While it is preferable to think that an adult child will never be in a position to face a DUI or DWI charge, it is a sobering reality that more than 40 percent of college students binge drink. As a parent, you may want to consider having a serious conversation with your student that discusses the dangers of drinking and what to do if they find themselves in a scenario that has gotten out of control.

This conversation is likely to be uncomfortable but could be incredibly important if your student ever needs the knowledge you could provide.

Texas policy on drunk driving

Texas has a Zero Tolerance Law for individuals under 21. People under the legal drinking age cannot operate a vehicle even if they’ve had an extremely small amount of alcohol. The penalties are steep.

Texas is strict on DWIs for individuals above the legal drinking age as well. Penalties range, depending on if it is a first time, repeat offense or aggravated offense. Driving while intoxicated is a serious crime, and the justice system treats it as such.

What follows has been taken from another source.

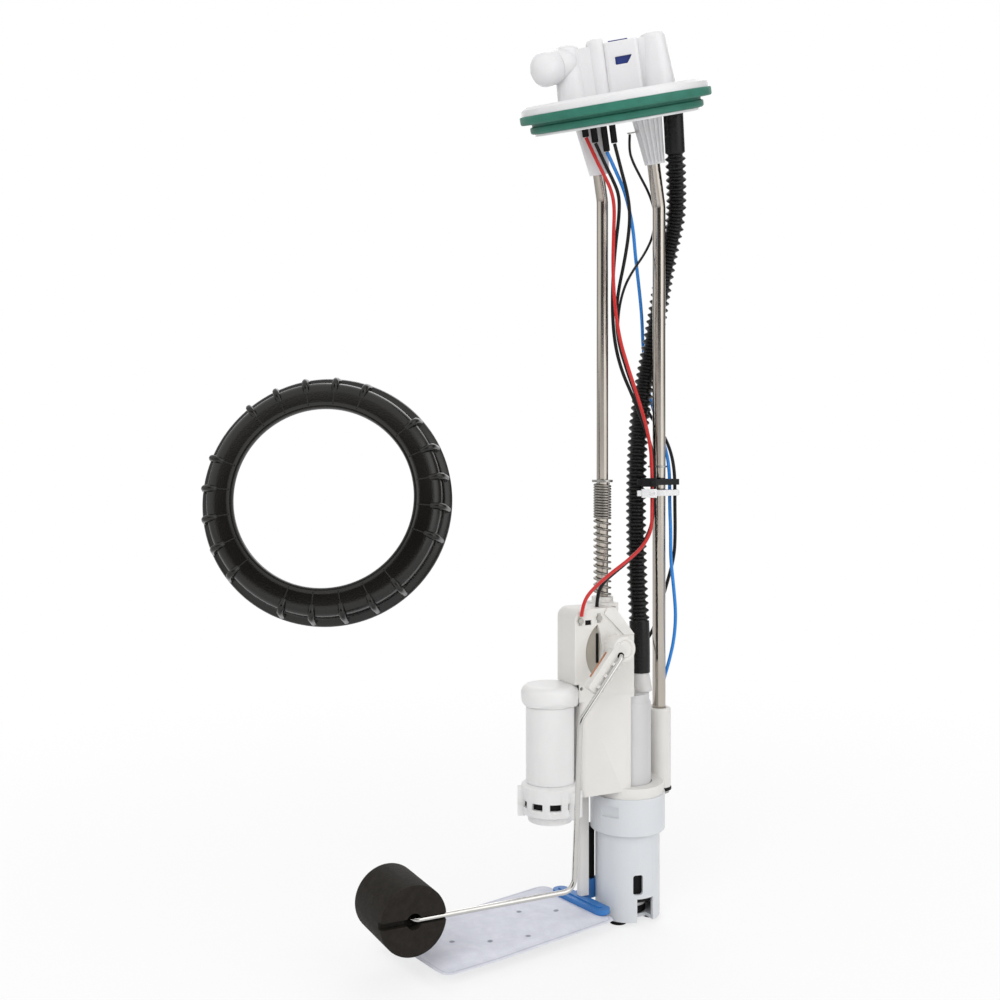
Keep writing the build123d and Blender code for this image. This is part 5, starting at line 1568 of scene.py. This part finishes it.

Talking points with your young adult

  • What happens to the body when alcohol enters it? It affects your ability to multitask, which is essential while driving. The driver needs to be able to track the cars in other lanes while maintaining an accurate path in their own. They also need to be alert and aware. Alcohol dulls the senses. It causes blurred vision. Also, it slows reaction times.
  • With a decent amount of food ingested, it typically takes about an hour to absorb one drink. But things like body weight factor in, so it’s never entirely safe to drink and drive even with that standard rule.
  • Texas operates under an implied consent law, which means that getting behind the wheel of the car means they have already agreed to take a breathalyzer test.
  • They can refuse a field sobriety test; however, the prosecutor may bring this up in court as evidence of intoxication.

Other points of note

If your college student does face a DUI or DWI charge, it is important for you to act quickly. In Texas, they have only fifteen days to request a driver’s license suspension hearing. Otherwise your child could lose their independent mobility for at least six months.